_YOUR OBJECTIVE_:
Take the lines from the one bearing "extrude(amount=PAD_THICK)" to the one bearing "in imported if", inclusive, and reproduce them exactly; include no other line.

_SUPPLIED INFORMATION_:

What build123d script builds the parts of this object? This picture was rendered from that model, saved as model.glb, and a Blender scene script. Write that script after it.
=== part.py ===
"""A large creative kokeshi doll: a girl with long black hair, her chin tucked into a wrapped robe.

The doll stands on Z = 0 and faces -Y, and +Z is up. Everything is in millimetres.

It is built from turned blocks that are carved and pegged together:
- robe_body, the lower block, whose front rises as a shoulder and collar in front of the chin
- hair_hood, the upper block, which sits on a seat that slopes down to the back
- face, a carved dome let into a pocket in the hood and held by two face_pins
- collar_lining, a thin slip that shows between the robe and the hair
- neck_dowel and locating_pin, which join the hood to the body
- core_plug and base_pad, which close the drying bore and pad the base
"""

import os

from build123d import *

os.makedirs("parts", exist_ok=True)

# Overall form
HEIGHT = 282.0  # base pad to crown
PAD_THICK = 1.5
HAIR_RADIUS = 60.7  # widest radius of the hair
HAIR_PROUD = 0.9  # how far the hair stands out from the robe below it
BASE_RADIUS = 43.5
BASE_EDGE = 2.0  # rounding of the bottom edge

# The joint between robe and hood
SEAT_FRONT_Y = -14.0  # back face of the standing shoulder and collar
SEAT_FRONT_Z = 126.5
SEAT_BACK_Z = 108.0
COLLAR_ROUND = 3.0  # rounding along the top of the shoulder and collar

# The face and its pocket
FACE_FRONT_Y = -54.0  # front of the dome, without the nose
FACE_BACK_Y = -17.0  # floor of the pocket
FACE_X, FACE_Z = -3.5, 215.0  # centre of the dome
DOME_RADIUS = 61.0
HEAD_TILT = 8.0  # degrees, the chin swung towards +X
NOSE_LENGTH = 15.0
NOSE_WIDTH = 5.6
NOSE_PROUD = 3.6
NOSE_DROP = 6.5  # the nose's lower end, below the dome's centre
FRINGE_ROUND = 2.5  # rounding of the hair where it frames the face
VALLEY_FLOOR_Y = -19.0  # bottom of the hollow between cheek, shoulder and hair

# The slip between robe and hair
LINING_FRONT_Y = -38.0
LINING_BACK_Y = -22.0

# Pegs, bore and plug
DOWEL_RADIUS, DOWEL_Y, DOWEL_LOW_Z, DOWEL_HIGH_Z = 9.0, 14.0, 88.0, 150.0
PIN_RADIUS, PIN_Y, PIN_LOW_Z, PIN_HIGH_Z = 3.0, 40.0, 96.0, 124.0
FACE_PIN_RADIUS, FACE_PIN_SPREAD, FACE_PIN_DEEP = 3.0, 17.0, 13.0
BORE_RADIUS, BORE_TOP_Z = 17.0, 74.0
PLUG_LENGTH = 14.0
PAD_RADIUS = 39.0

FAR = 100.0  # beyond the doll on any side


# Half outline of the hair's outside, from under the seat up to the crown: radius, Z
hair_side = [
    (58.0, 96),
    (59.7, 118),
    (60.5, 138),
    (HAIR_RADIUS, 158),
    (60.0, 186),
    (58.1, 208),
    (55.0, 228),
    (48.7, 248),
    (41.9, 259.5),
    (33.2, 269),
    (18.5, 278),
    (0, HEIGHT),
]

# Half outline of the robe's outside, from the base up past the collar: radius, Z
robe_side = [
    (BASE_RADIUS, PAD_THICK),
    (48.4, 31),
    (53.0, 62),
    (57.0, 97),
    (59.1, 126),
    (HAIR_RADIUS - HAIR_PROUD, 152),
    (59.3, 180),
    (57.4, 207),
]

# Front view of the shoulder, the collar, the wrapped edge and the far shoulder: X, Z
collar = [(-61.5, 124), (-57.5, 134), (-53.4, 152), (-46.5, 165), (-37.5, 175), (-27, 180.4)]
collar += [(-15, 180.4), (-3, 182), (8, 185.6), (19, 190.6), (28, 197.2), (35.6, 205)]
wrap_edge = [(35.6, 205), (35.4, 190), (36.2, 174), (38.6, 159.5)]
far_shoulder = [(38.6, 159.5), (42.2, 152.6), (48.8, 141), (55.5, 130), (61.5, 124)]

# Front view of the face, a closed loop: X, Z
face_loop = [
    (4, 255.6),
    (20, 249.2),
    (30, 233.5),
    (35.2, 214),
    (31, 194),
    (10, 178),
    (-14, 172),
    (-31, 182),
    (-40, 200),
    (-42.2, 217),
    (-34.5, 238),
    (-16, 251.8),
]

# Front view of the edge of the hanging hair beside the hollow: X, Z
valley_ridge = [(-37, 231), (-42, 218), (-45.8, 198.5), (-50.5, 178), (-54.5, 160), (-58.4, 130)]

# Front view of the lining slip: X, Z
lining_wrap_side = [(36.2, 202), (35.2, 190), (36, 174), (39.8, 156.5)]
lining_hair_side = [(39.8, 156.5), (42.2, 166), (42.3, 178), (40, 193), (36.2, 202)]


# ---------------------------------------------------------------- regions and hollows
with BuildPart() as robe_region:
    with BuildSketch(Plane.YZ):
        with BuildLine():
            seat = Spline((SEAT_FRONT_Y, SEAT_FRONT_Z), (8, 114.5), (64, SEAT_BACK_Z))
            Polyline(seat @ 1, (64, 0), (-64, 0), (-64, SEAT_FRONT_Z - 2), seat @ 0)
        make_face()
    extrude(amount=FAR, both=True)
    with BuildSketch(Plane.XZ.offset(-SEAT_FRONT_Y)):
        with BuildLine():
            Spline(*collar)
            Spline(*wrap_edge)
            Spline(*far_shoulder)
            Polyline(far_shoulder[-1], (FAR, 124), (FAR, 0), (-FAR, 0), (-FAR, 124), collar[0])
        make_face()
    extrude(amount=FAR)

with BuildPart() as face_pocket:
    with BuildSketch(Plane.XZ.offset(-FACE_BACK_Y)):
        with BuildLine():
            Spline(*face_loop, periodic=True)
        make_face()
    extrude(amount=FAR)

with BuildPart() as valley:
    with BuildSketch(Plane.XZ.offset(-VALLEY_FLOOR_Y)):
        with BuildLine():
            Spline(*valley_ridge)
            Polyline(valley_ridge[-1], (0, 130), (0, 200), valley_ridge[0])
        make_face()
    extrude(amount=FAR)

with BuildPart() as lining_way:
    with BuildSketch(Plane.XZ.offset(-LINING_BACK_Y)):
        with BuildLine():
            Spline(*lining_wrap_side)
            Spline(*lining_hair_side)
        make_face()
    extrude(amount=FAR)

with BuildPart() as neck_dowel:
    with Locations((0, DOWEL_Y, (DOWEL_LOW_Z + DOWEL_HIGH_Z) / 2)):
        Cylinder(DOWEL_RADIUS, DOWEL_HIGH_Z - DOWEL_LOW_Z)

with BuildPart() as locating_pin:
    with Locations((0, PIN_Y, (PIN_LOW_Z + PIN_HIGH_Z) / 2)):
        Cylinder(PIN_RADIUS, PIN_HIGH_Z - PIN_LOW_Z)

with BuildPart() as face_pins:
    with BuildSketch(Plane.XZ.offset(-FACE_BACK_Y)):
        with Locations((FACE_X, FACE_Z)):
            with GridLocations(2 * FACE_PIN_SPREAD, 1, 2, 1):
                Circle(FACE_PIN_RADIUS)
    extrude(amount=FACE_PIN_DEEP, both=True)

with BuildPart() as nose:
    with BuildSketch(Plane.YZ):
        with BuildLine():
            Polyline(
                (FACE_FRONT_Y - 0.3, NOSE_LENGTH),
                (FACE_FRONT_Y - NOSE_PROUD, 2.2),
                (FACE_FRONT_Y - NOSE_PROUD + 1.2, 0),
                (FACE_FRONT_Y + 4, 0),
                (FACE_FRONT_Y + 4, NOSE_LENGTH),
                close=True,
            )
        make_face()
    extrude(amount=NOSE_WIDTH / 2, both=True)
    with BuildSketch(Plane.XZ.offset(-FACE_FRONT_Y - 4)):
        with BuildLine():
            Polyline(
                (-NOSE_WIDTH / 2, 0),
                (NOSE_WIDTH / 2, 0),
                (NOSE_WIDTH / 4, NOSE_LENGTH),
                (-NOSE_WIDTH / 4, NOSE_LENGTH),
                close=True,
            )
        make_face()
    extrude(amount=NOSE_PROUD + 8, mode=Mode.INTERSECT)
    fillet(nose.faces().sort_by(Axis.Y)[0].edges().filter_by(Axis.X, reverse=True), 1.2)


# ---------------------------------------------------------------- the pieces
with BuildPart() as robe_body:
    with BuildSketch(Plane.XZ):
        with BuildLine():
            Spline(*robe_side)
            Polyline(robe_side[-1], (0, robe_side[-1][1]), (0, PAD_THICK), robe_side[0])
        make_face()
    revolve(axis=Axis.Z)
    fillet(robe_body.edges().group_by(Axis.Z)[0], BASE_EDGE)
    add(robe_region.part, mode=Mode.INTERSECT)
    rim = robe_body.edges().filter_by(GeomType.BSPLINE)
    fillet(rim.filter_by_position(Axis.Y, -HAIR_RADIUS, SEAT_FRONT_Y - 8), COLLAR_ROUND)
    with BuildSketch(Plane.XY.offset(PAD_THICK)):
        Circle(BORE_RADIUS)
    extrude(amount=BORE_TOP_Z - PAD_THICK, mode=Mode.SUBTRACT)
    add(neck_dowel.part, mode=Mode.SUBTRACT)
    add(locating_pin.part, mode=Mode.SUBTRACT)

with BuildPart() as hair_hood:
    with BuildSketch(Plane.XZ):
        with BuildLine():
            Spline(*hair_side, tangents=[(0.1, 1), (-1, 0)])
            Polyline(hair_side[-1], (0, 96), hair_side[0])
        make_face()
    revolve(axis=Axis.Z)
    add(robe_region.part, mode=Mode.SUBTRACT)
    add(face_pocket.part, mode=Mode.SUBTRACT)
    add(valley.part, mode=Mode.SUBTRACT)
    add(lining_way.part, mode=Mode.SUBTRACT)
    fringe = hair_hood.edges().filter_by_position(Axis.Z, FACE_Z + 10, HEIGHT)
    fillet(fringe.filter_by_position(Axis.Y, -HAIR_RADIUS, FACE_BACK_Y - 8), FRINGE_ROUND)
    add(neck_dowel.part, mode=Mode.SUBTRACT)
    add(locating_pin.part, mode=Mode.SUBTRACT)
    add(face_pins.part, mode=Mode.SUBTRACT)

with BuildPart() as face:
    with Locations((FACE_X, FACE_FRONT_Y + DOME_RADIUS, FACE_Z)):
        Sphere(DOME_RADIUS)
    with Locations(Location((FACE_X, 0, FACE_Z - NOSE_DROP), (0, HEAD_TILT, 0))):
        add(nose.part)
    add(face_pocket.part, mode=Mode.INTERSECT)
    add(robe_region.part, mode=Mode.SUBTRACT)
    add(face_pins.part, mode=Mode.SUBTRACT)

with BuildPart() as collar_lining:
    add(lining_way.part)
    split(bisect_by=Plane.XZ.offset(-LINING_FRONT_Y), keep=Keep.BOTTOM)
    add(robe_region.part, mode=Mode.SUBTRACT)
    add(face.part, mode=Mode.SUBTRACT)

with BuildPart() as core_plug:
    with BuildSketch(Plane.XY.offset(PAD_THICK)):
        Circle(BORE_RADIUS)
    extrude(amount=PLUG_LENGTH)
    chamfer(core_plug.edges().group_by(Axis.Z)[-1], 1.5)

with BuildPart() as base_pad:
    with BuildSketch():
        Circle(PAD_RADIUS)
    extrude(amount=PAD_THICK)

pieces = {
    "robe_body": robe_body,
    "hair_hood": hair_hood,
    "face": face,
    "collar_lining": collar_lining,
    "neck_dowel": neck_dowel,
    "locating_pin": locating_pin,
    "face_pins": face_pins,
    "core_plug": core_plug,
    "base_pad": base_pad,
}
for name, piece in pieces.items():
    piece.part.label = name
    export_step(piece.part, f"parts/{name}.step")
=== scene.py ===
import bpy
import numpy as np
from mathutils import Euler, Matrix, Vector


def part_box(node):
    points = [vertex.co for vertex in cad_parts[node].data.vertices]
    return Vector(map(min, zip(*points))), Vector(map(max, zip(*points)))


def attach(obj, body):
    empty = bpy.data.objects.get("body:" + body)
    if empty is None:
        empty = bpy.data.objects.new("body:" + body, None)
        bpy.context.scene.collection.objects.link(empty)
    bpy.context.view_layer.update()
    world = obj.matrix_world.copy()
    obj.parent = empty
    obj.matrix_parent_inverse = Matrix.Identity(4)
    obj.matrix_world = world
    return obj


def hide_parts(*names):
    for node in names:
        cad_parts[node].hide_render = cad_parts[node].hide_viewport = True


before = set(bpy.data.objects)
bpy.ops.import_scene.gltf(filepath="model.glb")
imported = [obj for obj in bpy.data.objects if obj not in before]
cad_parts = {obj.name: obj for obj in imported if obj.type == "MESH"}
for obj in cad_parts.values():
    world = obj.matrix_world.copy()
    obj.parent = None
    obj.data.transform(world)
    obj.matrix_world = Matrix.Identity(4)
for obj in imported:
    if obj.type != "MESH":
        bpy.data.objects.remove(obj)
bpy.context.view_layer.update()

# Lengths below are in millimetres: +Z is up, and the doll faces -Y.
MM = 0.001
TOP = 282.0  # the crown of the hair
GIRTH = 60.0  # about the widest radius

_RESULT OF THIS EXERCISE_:
    extrude(amount=PAD_THICK)

pieces = {
    "robe_body": robe_body,
    "hair_hood": hair_hood,
    "face": face,
    "collar_lining": collar_lining,
    "neck_dowel": neck_dowel,
    "locating_pin": locating_pin,
    "face_pins": face_pins,
    "core_plug": core_plug,
    "base_pad": base_pad,
}
for name, piece in pieces.items():
    piece.part.label = name
    export_step(piece.part, f"parts/{name}.step")
=== scene.py ===
import bpy
import numpy as np
from mathutils import Euler, Matrix, Vector


def part_box(node):
    points = [vertex.co for vertex in cad_parts[node].data.vertices]
    return Vector(map(min, zip(*points))), Vector(map(max, zip(*points)))


def attach(obj, body):
    empty = bpy.data.objects.get("body:" + body)
    if empty is None:
        empty = bpy.data.objects.new("body:" + body, None)
        bpy.context.scene.collection.objects.link(empty)
    bpy.context.view_layer.update()
    world = obj.matrix_world.copy()
    obj.parent = empty
    obj.matrix_parent_inverse = Matrix.Identity(4)
    obj.matrix_world = world
    return obj


def hide_parts(*names):
    for node in names:
        cad_parts[node].hide_render = cad_parts[node].hide_viewport = True


before = set(bpy.data.objects)
bpy.ops.import_scene.gltf(filepath="model.glb")
imported = [obj for obj in bpy.data.objects if obj not in before]
cad_parts = {obj.name: obj for obj in imported if obj.type == "MESH"}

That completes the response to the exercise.